I have observed this lock up post boot.

sys/amd64/vmm/vmm.c
1026

Do we need to worry about a false negative — that is, rendezvous_func is null at the time it is checked, and a rendezvous begins instantly after we are satisfied it is null?

corvink added inline comments.
sys/amd64/vmm/vmm.c
1026

It will cause a quite big delay but msleep_spin has a timeout. So, after expiring the timeout, it should run the loop again and then sees the rendezvous.

sys/amd64/vmm/vmm.c
1035

Unfortunately, I don't know if that's possible.

I don't think it is. vcpu_lock_all() is called from the ioctl path, and some ioctls that use it are not invoked from a vCPU thread in general.

So let's take a step back and make some observations:

  • it is safe to invoke the rendezvous callback for a vCPU if the vCPU state is IDLE,
  • the state of a vCPU thread sleeping in vm_smp_rendezvous() will be FROZEN,
  • if two threads call vcpu_lock_all() at the same time, they will be serialized since they lock the vCPUs in a consistent order,
  • the deadlock arises when we try to set the state of a thread sleeping in vm_smp_rendezvous(), and that thread will stop sleeping when all /other/ vCPUs have executed their callback

So I propose the following to avoid the deadlock:

  1. use an sx lock to serialize vcpu_lock_all() (i.e., make the existing vm_slock_vcpus() an exclusive lock)
  2. in vcpu_lock_all(), lock all IDLE vCPUs first (i.e., set their state to FROZEN) and invoke the rendezvous call back for them
  3. then, lock all the remaining vCPUs

I believe this will fix the deadlock as well.

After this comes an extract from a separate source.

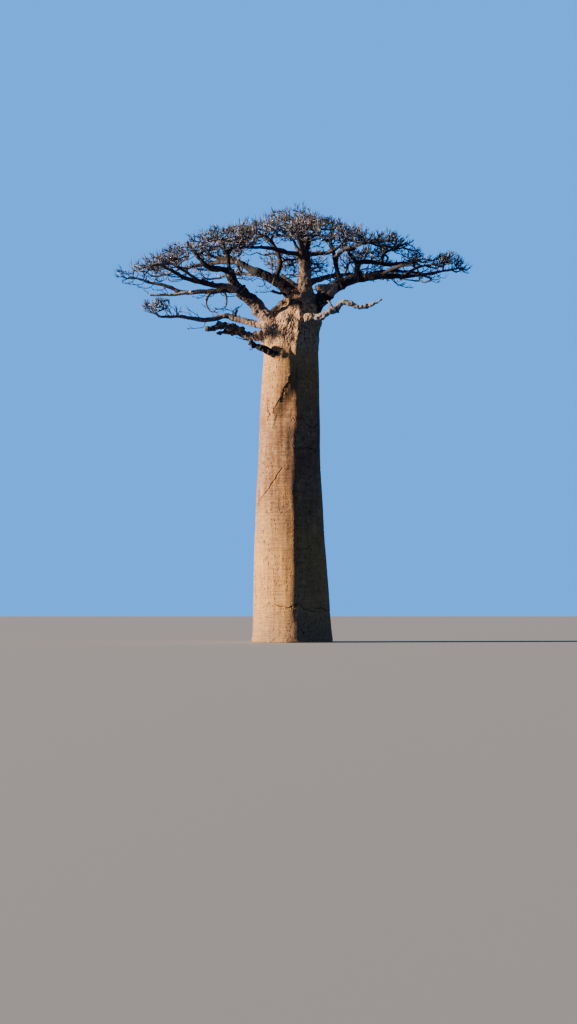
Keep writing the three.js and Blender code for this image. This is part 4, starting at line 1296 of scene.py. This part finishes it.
def goals_in(node, rng):
    """The leaders, the middles and the tips of one mass, in the order of growing."""
    solid = bmesh.new()
    solid.from_mesh(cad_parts[node].data)
    skin = bvhtree.BVHTree.FromBMesh(solid)
    volume = solid.calc_volume()
    solid.free()
    low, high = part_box(node)
    centre = (low + high) / 2

    def depth(place):
        near, normal, _, gap = skin.find_nearest(place)
        return gap if (place - near).dot(normal) < 0 else -gap

    def floor_and_roof(x, y):
        from_below = skin.ray_cast(Vector((x, y, low.z - 1)), Vector((0, 0, 1)))
        from_above = skin.ray_cast(Vector((x, y, high.z + 1)), Vector((0, 0, -1)))
        return from_below[0], from_above[0]

    leaders = []
    first = rng.uniform(0, math.tau)
    for n in range(LEADERS):
        turn = first + (n + rng.uniform(-LEADER_SWING, LEADER_SWING)) * math.tau / LEADERS
        rim = skin.ray_cast(centre, Vector((math.cos(turn), math.sin(turn), 0)))[0]
        if rim is None:
            continue
        spot = centre.lerp(rim, LEADER_REACH * rng.uniform(*LEADER_REACHES))
        floor_under, roof_over = floor_and_roof(spot.x, spot.y)
        if floor_under and roof_over:
            leaders.append(floor_under.lerp(roof_over, LEADER_HEIGHT))
    spacing = CLUSTER_SPACING * min(1, (volume / WHOLE_MASS) ** (1 / 3)) * SPREAD.get(node, 1)
    middles = np.zeros((0, 3))
    for _ in range(round(CLUSTER_TRIES * volume / spacing ** 3)):
        x, y = rng.uniform(low.x, high.x), rng.uniform(low.y, high.y)
        share = rng.random() ** ROOF_CROWDING
        floor_under, roof_over = floor_and_roof(x, y)
        if not (floor_under and roof_over):
            continue
        place = floor_under.lerp(roof_over, share)
        if depth(place) < CLUSTER_DEPTH or noise.noise(place / OPEN_SIZE + OPEN_SHIFT) < OPEN_SHARE:
            continue
        crowded = len(middles) and np.min(np.sum((middles - place) ** 2, axis=1)) < spacing ** 2
        if crowded or in_sky_gap(place):
            continue
        middles = np.vstack([middles, place])
    tips = []
    if node in TUFTS:
        middles = np.vstack([middles, TUFTS[node]])
        for _ in range(TUFT_GOALS):
            tips.append(middles[-1] + any_way(rng) * rng.uniform(*TUFT_SIZES))
    for middle in middles:
        outward = unit((middle - np.array(centre)) * LEVEL) + unit(middle * LEVEL)
        for _ in range(rng.randint(*GOALS_IN_CLUSTER)):
            fan = unit(FAN_OUTWARD * outward + any_way(rng) * FAN_SCATTER + UP * FAN_RISE)
            place = middle + fan * rng.uniform(*FAN)
            if depth(Vector(place)) > -TIP_STANDS_PROUD and not in_sky_gap(place):
                tips.append(place)
    return np.array(leaders), middles, np.array(tips)


# Growth: each goal gets a curved branchlet from the cheapest place of the wood that is already there.
# Long ways to the trunk, sharp turns and hanging down cost more. A branchlet is as thick as the tips that
# it carries make it, down to the radius of a tip.
PATH_WEIGHT = 0.3
DOWN_WEIGHT = 0.9
TURN_WEIGHT = 0.35
LEAVES_ALONG = 0.35  # it follows the way of the wood at first, for this share of its length
ARRIVES_ALONG = 0.3  # and comes in outwards and up
ARRIVES_OUTWARD = 0.6
ARRIVES_UP = 0.8
SWERVE = 0.16  # sideways, as a share of a branchlet's length
BRANCHLET_STEP = 0.2
UNEVEN = 0.035
LEADER_LOAD = 9  # it stays as thick to its end as if it carried this many tips
TIP_RADIUS = 0.0195
ROOT_THINNING = 0.85  # from the bough's end to the thickest branchlet
STEEPEST_POWER = 0.5
FOOT_THICKER = 1.25
THICK_WOOD = 0.05  # radius from which a branchlet has six sides and no side twigs
THIN_WOOD = 0.028  # and up to which it has three
THICK_COLOURS = (0, 1)
TWIGS_AT_TIP = (3, 4)
SIDE_TWIGS = 0.5  # chance of a twig at each step of a thin branchlet
SIDE_AHEAD = 0.4
SIDE_RISE = 0.7
OWN_WOOD_FROM = 0.72  # along a mass's own bough
OTHER_WOOD_NEAR = 0.2  # metres round the mass where other boughs send branchlets too
OTHER_WOOD_UP_TO = 0.3  # if they are thinner than this


def grow(wood, roots, goals, root_radius, rng):
    """Grows branchlets from the roots to the goals, and gives them twigs."""
    places = [np.array(point) for point, _ in roots]
    ways = [np.array(ahead) for _, ahead in roots]
    parents = [-1] * len(places)
    lengths = [0.0] * len(places)
    chains = []
    centre = np.mean(places, axis=0)
    near_first = [group[np.argsort(np.linalg.norm(group - places[-1], axis=1))] for group in goals]
    for goal in np.vstack(near_first):
        spots = np.array(places)
        offset = goal - spots
        distance = np.linalg.norm(offset, axis=1) + 1e-6
        turn = np.sum(offset * np.array(ways), axis=1) / distance
        drop = np.maximum(0, -offset[:, 2]) / distance
        cost = distance * (1 + DOWN_WEIGHT * drop + TURN_WEIGHT * (1 - turn))
        cost += PATH_WEIGHT * np.array(lengths)
        best = int(np.argmin(cost))
        gap = distance[best]
        outward = unit((goal - centre) * LEVEL)
        leaving = places[best] + ways[best] * gap * LEAVES_ALONG
        arriving = goal - unit(ARRIVES_OUTWARD * outward + UP * ARRIVES_UP) * gap * ARRIVES_ALONG
        bend = (leaving + arriving) / 2 + any_way(rng) * SWERVE * gap
        steps = max(2, round(gap / BRANCHLET_STEP))
        chain = [best]
        for step in range(1, steps + 1):
            t = step / steps
            point = (1 - t) ** 2 * places[best] + 2 * t * (1 - t) * bend + t ** 2 * goal
            if step < steps:
                point = point + any_way(rng) * UNEVEN
            places.append(point)
            ways.append(unit(point - places[chain[-1]]))
            lengths.append(lengths[chain[-1]] + np.linalg.norm(point - places[chain[-1]]))
            parents.append(chain[-1])
            chain.append(len(places) - 1)
        chains.append(chain)
    loads = np.zeros(len(places))
    for n, chain in enumerate(chains):
        loads[chain[-1]] += LEADER_LOAD if n < len(goals[0]) else 1
    for i in range(len(places) - 1, -1, -1):
        if parents[i] >= 0:
            loads[parents[i]] += loads[i]
    carried = max(2.0, loads[len(roots):].max())
    thickest = max(1.5, root_radius * ROOT_THINNING / TIP_RADIUS)
    power = min(STEEPEST_POWER, math.log(thickest) / math.log(carried))
    radii = TIP_RADIUS * np.maximum(1, loads) ** power
    for chain in chains:
        thick = radii[chain].copy()
        thick[0] = min(thick[0], thick[1] * FOOT_THICKER)
        sides = 6 if thick[1] > THICK_WOOD else 4 if thick[1] > THIN_WOOD else 3
        colour = any_colour(rng)
        own_colour = colour if sides == 3 else rng.choice(THICK_COLOURS)
        wood.add(np.array([places[i] for i in chain]), thick, sides, own_colour)
        tip = chain[-1]
        add_spray(wood, places[tip], ways[tip], rng, rng.randint(*TWIGS_AT_TIP), colour)
        for i in chain[1:-1]:
            if radii[i] < THICK_WOOD and rng.random() < SIDE_TWIGS:
                sideways = unit(ways[i] * SIDE_AHEAD + any_way(rng) + UP * SIDE_RISE)
                add_spray(wood, places[i], sideways, rng, 1, colour)


masses = sorted(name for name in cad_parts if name.endswith("_twigs"))
for seed, node in enumerate(masses):
    rng = random.Random(100 + seed)
    low, high = (np.array(corner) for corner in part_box(node))
    roots = []
    root_radius = 0
    for name, bough in BOUGHS.items():
        line, radii = lines[name]
        ahead = np.gradient(line, axis=0)
        inside = np.all((line > low - OTHER_WOOD_NEAR) & (line < high + OTHER_WOOD_NEAR), axis=1)
        for i, point in enumerate(line):
            own = bough.get("into") == node and i >= len(line) * OWN_WOOD_FROM
            if own or inside[i] and radii[i] < OTHER_WOOD_UP_TO:
                roots.append((point, unit(ahead[i])))
        if bough.get("into") == node:
            root_radius = max(root_radius, radii[-1])
            roots.append((line[-1], unit(ahead[-1])))
    wood = Wood()
    grow(wood, roots, goals_in(node, rng), root_radius, rng)
    piece = wood.piece(node.replace("_twigs", "_branchlets"))
    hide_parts(node)


# Side shoots: thin limbs that hang, curl or stand between the masses, with a few twigs along them.
# Each leaves its bough at a share of its length.
SHOOTS = (  # bough, share of it, heading, climbs, length, thick
    ("left_low_arm", 0.26, 184, (-62, -80, -128, -176), 1.7, 0.2),
    ("left_low_arm", 0.17, 2, (-50, -84, -112, -168), 1.5, 0.2),
    ("lower_left_bough", 0.33, 8, (100, 76, 40, 20), 0.9, 0.12),
    ("lower_left_bough", 0.5, 4, (112, 60, 12, -14), 1.1, 0.07),
    ("left_low_arm", 0.26, 190, (-80, -20, 0), 0.6, 0.06),
    ("left_low_arm", 0.18, 0, (-78, -20, 0, 4), 1.1, 0.09),
    ("left_low_arm", 0.3, 350, (-70, -30, 10), 0.6, 0.05),
    ("left_low_arm", 0.3, 200, (-60, -25, 5), 0.9, 0.06),
    ("left_low_arm", 0.12, 330, (-60, -20, 0), 0.8, 0.06),
    ("left_low_arm", 0.55, 180, (-40, -5, 10), 0.8, 0.05),
    ("left_low_arm", 0.66, 180, (-40, -15, 5), 0.8, 0.06),
    ("left_low_arm", 0.78, 190, (-50, -15, 5), 0.9, 0.06),
    ("left_low_arm", 0.86, 175, (-40, -5, 10), 0.9, 0.05),
    ("left_low_arm", 0.95, 185, (-50, -25, 0), 0.8, 0.05),
    ("left_middle_arm", 0.6, 180, (-30, -10, 5), 0.9, 0.05),
    ("left_middle_arm", 0.85, 200, (-30, -10, 5), 0.9, 0.05),
    ("left_middle_arm", 0.5, 190, (20, 4, 2, 20, 35), 2.3, 0.1),
    ("left_middle_arm", 0.72, 180, (-20, 0, 15), 1.0, 0.06),
    ("left_arm", 0.72, 190, (-35, -8, 5), 1.4, 0.06),
    ("left_broken_limb", 0.5, 170, (40, 60), 0.5, 0.05),
    ("left_broken_limb", 0.96, 190, (20, 50), 0.3, 0.06),
    ("lower_left_bough", 0.3, 210, (70, 40, 20), 0.8, 0.06),
    ("lower_left_bough", 0.45, 170, (50, 35, 20), 1.1, 0.06),
    ("lower_left_bough", 0.58, 185, (-78, -12, -4), 1.2, 0.06),
    ("lower_left_bough", 0.62, 200, (50, 30, 30), 0.9, 0.05),
    ("lower_left_bough", 0.7, 160, (55, 30, 20), 0.8, 0.05),
    ("dead_left_limb", 0.4, 200, (-70, -30), 0.4, 0.07),
    ("dead_left_limb", 0.3, 210, (-60, -20, 20), 0.6, 0.06),
    ("low_left_stub", 0.85, 215, (-60, -80), 0.35, 0.07),
    ("low_left_stub", 0.95, 190, (50, 10), 0.35, 0.06),
    ("left_bough", 0.97, 345, (-50, -8, 6, -30), 1.5, 0.08),
    ("centre_left_bough", 0.45, 200, (-60, -30, 0), 1.1, 0.06),
    ("centre_left_bough", 0.62, 180, (-50, -10, 5), 1.0, 0.06),
    ("centre_left_bough", 0.2, 182, (-56, -12, 14, -10, 6), 1.7, 0.1),
    ("centre_left_bough", 0.42, 5, (-65, -68, -60), 1.0, 0.09),
    ("centre_left_bough", 0.36, 190, (-60, -80, -30), 0.8, 0.06),
    ("arch_riser", 0.45, 185, (34, -14, 16, -18, 24), 2.3, 0.1),
    ("arch_riser", 0.3, 170, (40, -10, 26), 1.2, 0.06),
    ("right_riser", 0.08, 176, (26, 36, 40), 0.9, 0.13),
    ("centre_column", 0.6, 6, (30, 28, 80), 1.2, 0.1),
    ("centre_column", 0.5, 350, (-14, -6, 10), 0.95, 0.09),
    ("right_bough", 0.2, 170, (80, 100, 110), 1.3, 0.09),
    ("right_bough", 0.42, 350, (-50, -20, 10), 0.5, 0.06),
    ("right_bough", 0.47, 340, (-35, -15, 0), 0.6, 0.05),
    ("right_bough", 0.57, 350, (-50, -30, -15), 1.4, 0.07),
    ("right_bough", 0.6, 350, (-80, -50, -20), 0.8, 0.06),
    ("right_bough", 0.86, 355, (-50, -35, -15), 0.6, 0.05),
    ("back_bough", 0.3, 200, (20, 0, 10), 1.4, 0.08),
    ("back_bough", 0.34, 350, (20, 0, 10), 1.4, 0.08),
    ("back_left_arm", 0.4, 200, (-30, 0, 10), 1.2, 0.06),
    ("back_right_arm", 0.4, 340, (-30, 0, 10), 1.2, 0.06),
)
SHOOT_SIDES = 5
SHOOT_COLOUR = 0
SHOOT_BENDS_FROM = 50  # so that they bend in other ways than the boughs
SHOOT_TWIGS = 3  # at its tip

wood = Wood()
rng = random.Random(77)
for seed, (name, share, heading, climbs, length, thick) in enumerate(SHOOTS):
    line = legs_line(place_on(lines[name][0], share), heading, climbs, length)
    line, radii = crooked(line, np.linspace(thick, TWIG_RADIUS * 2, len(line)) / 2, seed + SHOOT_BENDS_FROM)
    wood.add(line, radii, SHOOT_SIDES, SHOOT_COLOUR)
    ahead = np.gradient(line, axis=0)
    colour = any_colour(rng)
    for i in range(len(line) // 3, len(line)):
        sideways = unit(unit(ahead[i]) * FAN_SCATTER + any_way(rng) * FAN_SCATTER + UP * FAN_RISE)
        count = SHOOT_TWIGS if i == len(line) - 1 else rng.randint(0, 1)
        add_spray(wood, line[i], sideways, rng, count, colour)
wood.piece("side_shoots")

Moreover, it is safe to invoke the rendezvous callback on an IDLE vCPU.

I implemented my idea in https://reviews.freebsd.org/D52968 but I'm not set up to reproduce the deadlock. Could you test it?

corvink added inline comments.
sys/amd64/vmm/vmm.c
1035

I implemented my idea in https://reviews.freebsd.org/D52968 but I'm not set up to reproduce the deadlock. Could you test it?

Will test it. Unfortunately, my test system is unavailable at the moment. It will be back in a few days.